Title: Python debugging
Post by: jporkkahtc on August 09, 2018, 05:37:19 pm
Is there a way to debug a python script when a workspace is loaded?

I normally have a big workspace loaded, mostly java code.
I occasionally write little python scripts - it would be really handy to be able to debug them without creating a project or closing down my current workspace - just start debugging the current *.py file.
Title: Re: Python debugging
Post by: patrick on August 09, 2018, 06:05:42 pm
Currently, there isn't a way to force that.  Two big things the debug support relies on are associated with the open project: the debug method (jdwp, pydbgp, etc...) and the actual target named "debug" in the project.

It might be possible to add the ability to do it in the future.  I'd guess it wouldn't be hooked into F5, but you'd have to run some command or menu item explicitly that says "Just debug this script file".
Title: Re: Python debugging
Post by: Dennis on August 09, 2018, 09:59:41 pm
You might be able to use Debug > Attach Debugger > Attach to pydbgp...
Title: Re: Python debugging
Post by: jporkkahtc on August 14, 2018, 07:39:57 pm
Maybe, but as I remember this is a PITA to do it that way.

MSFT Visual Studio Code: You can setup multiple configurations.
Each configuration identifies the type (python, js, others?)
The path to the script to debug.
The Arguments to use when starting the script.

This is a *much* better way that Slick currently has.

I have to do Build->Python Options and set the correct version of Python to use.

Then to edit the script arguments I can set them in Project Properties, where the arguments are mixed in with stuff necessary for Slick
Code: [Select]
%(SLICKEDIT_PYTHON_EXECUTE_ARGS) "%f" %~other ....My args go here ...Or use Debug->Start with Arguments.
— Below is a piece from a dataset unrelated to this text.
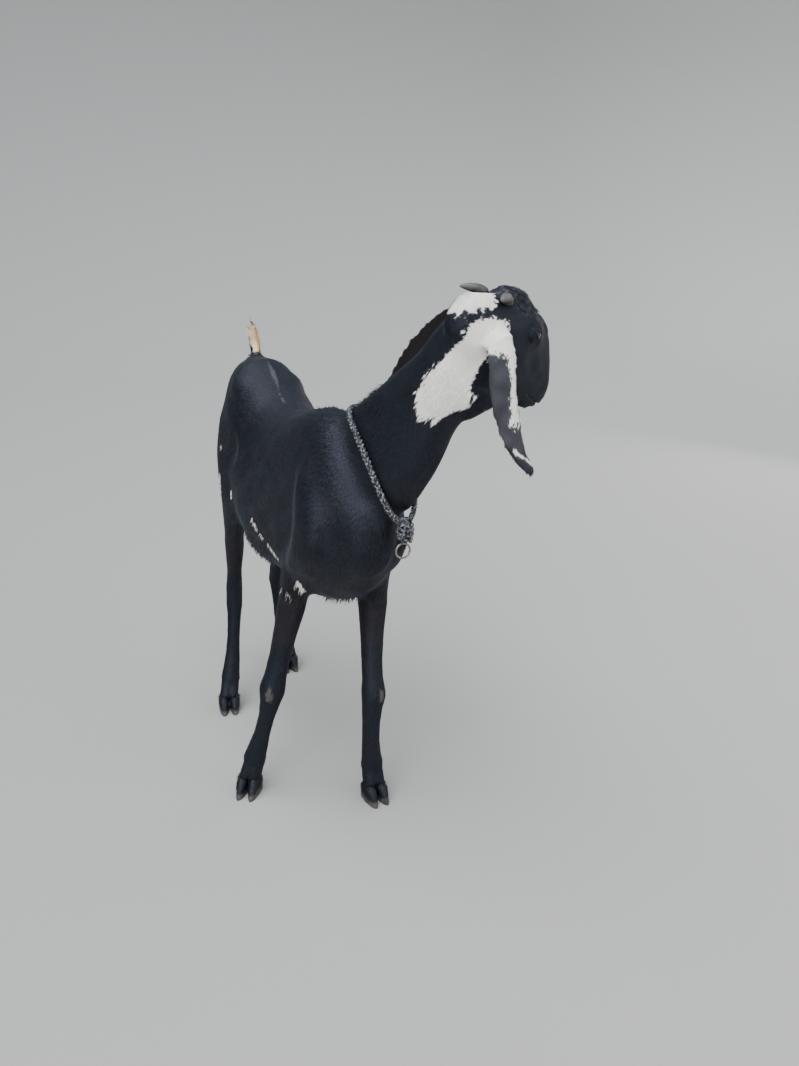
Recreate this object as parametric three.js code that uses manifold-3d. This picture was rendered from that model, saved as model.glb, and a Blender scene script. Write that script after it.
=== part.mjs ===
// A young lop-eared dairy goat, life size, standing still on four legs with its head turned back over
// its left shoulder and its short tail held up. It wears a plaited rope collar with two steel rings.
// Millimetres. The goat faces -Y, its left is +X and the floor is Z = 0.
import * as THREE from "three";
import { mergeVertices } from "three/addons/utils/BufferGeometryUtils.js";
import Module from "manifold-3d";

const wasm = await Module();
wasm.setup();

// ---------------------------------------------------------------- driving dimensions
const GAP = 0.4; // parting gap between neighbouring pieces
const UP = [0, 0, 1];
const FORWARD = [0, -1, 0];

// Sections are rows of [x, y, z, half side, half depth, egg, turn]. Egg widens the side that the depth
// axis points to and narrows the other. Turn, in degrees, rolls the section about its path.
const TRUNK = [
  [70, -86, 534, 44, 66, 0.1],
  [66, -52, 540, 66, 112, 0],
  [62, 0, 546, 79, 152, -0.12],
  [58, 60, 549, 86, 165, -0.22],
  [54, 120, 546, 92, 161, -0.2],
  [46, 200, 532, 103, 153, -0.2],
  [37, 280, 528, 108, 150, -0.2],
  [25, 350, 546, 103, 150, -0.12],
  [14, 420, 580, 92, 168, -0.02],
  [9, 480, 618, 78, 134, 0.02],
  [9, 522, 650, 52, 92, 0.04],
];

// The neck's depth axis points to the throat. It turns as the neck carries the head round.
const NECK = [
  [62, 40, 620, 54, 92, 0.1],
  [96, -36, 645, 49, 100, 0.25],
  [132, -103, 722, 44, 85, 0.2],
  [147, -130, 761, 42, 71, 0.15],
  [164, -157, 801, 42, 70, 0.1],
  [182, -176, 840, 40, 65],
];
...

But, then I also have to be careful to set the correct *.py file as the current file or I start debugging in some random library *.py file from the last debug session.
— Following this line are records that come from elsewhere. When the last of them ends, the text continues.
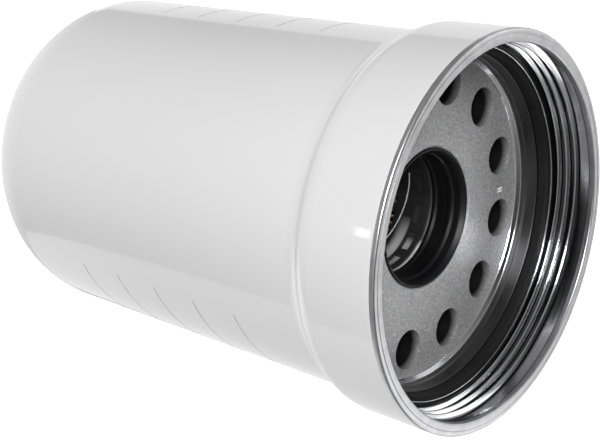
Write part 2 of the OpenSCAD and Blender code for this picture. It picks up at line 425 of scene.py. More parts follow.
def rules_tree():
    """Thin printed bands that run part of the way around a wall, one above the other."""
    tree = ShapeTree(
        "Printed rules",
        ("Radius", "Start", "Sweep", "Lowest", "Spacing", "Height", "Film"),
        ("Count",),
    )
    arc_values = {
        "Resolution": 200, "Radius": tree.size("Radius"),
        "Start Angle": tree.size("Start"), "Sweep Angle": tree.size("Sweep"),
    }
    curve = tree.add("GeometryNodeCurveArc", arc_values)
    upright = tree.add("GeometryNodeSetCurveNormal", {"Curve": curve.outputs[0]}, mode="Z_UP")
    film = {"Width": tree.size("Film"), "Height": tree.size("Height")}
    section = tree.add("GeometryNodeCurvePrimitiveQuadrilateral", film)
    band = tree.swept(upright, section, True)
    line = {
        "Count": tree.size("Count"), "Start Location": tree.vector(0.0, 0.0, tree.size("Lowest")),
        "Offset": tree.vector(0.0, 0.0, tree.size("Spacing")),
    }
    points = tree.add("GeometryNodeMeshLine", line)
    return tree.finish(tree.spread(points, band))


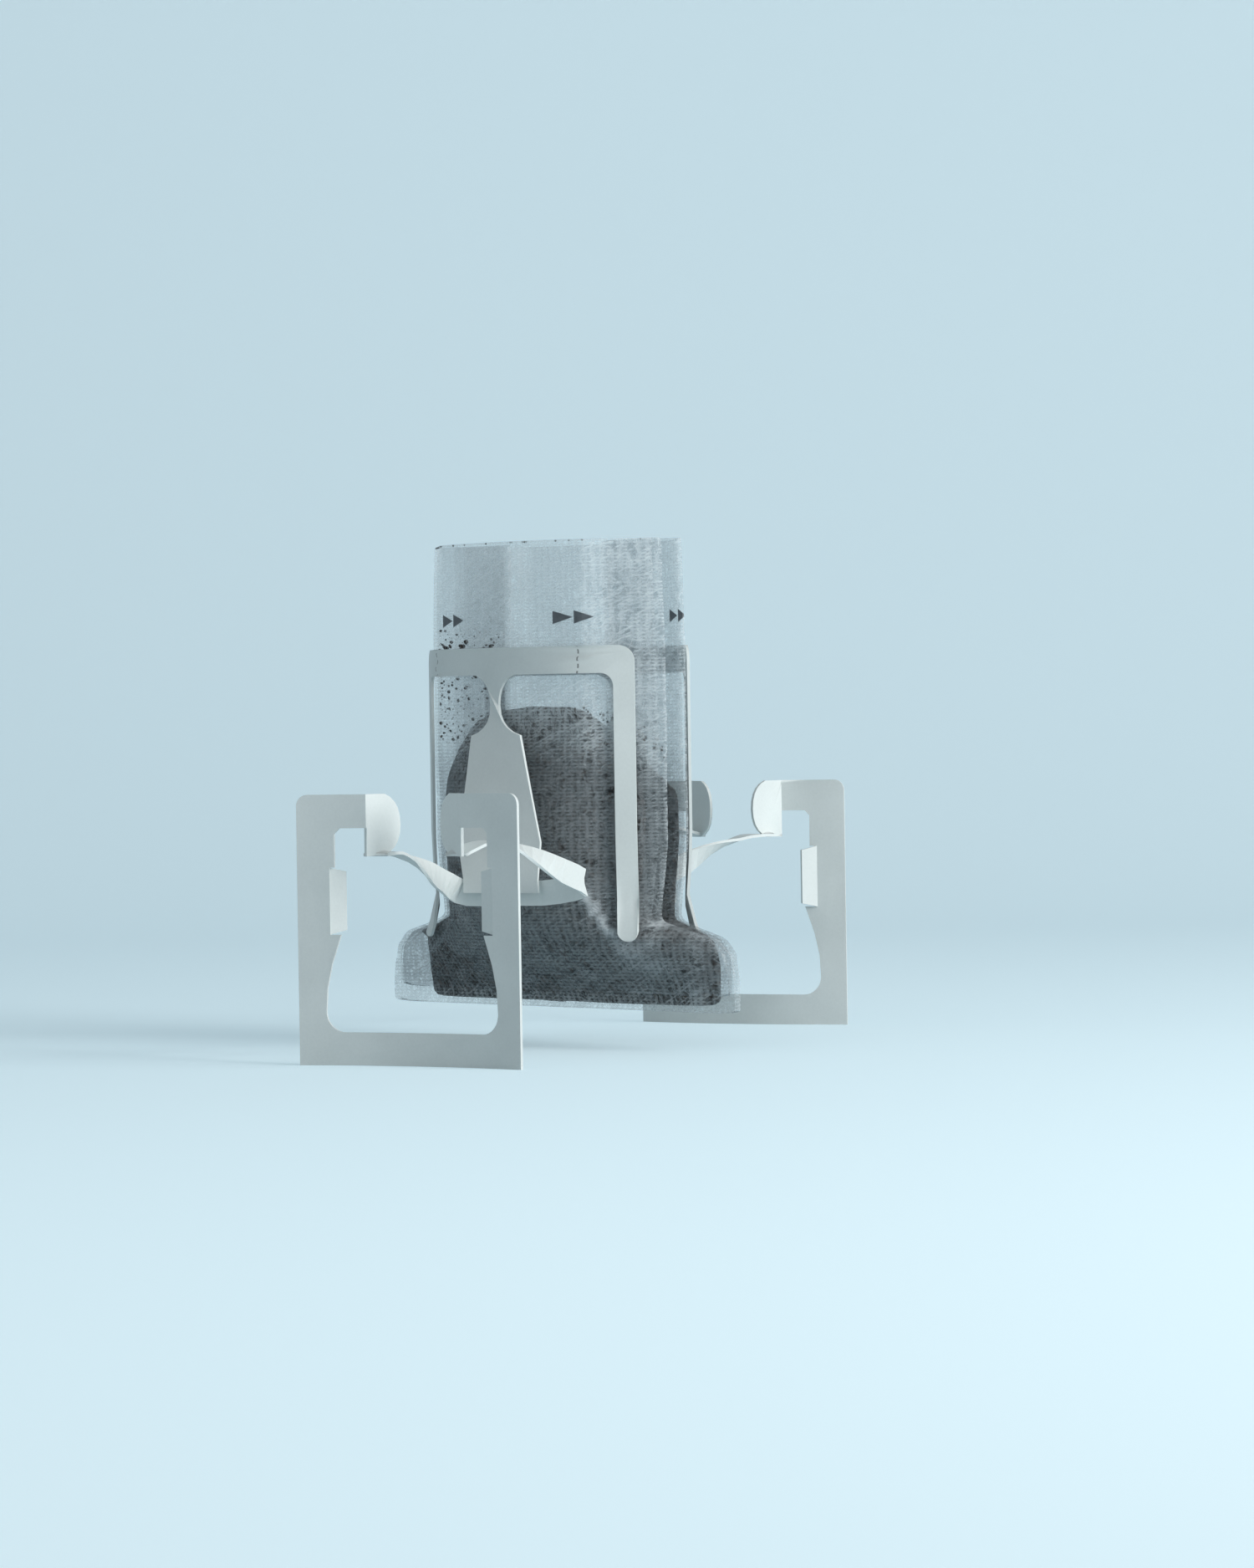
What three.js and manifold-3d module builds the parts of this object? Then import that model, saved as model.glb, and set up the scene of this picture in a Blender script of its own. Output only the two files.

Overall, a lot less than ideal.
Title: Re: Python debugging
Post by: Clark on August 15, 2018, 05:50:16 pm
We're always trying to figure out ways to simplify things. There's definitely room for improvement.

This could be a dumb question. I added two configurations to Visual Studio Code after opening a folder. How do you choose which one configuration is active? I ended up deleting one to debug with the configuration I wanted. I'm sure there's a better way but how?
Title: Re: Python debugging
Post by: jporkkahtc on August 15, 2018, 07:48:17 pm
View -> Debug.
Then there is a debug toolbar with a dropdown to select the profile.
Title: Re: Python debugging
Post by: Clark on August 16, 2018, 12:27:35 am

I like how the options the user sets are in one place. I like how execute and debug use the same command line options. Not a fan of brackets, braces, commas, and you better not make a mistake.
Title: Re: Python debugging
Post by: jporkkahtc on August 16, 2018, 06:57:19 pm
Yeah - its a cheat - adding a feature and avoid creating a bunch of UI to support it, just make the user edit a config file.
Title: Re: Python debugging
Post by: Clark on August 19, 2018, 11:40:39 pm
We've wanted to make the project properties dialog a tree (like Tools>Options) and combine the project options and the project properties. That would also give us more flexibility to move things around to make it easier to set common settings (and find settings --there are tons).

The Run/Debug settings should be cleaned up and simplified. Maybe put the Run settings on a separate tab even though some are used for Debug. The Python program arguments have a munge of arguments right now. Another simplification would be to separate the program arguments from other arguments (the Project Options Run tab already does this).

You can already copy a config but you can't insert say a C++ config in a Python project. I think that's doable. It's not that valuable though because you can simply add another project to your workspace and quickly switch to it. Although, it does require another project file.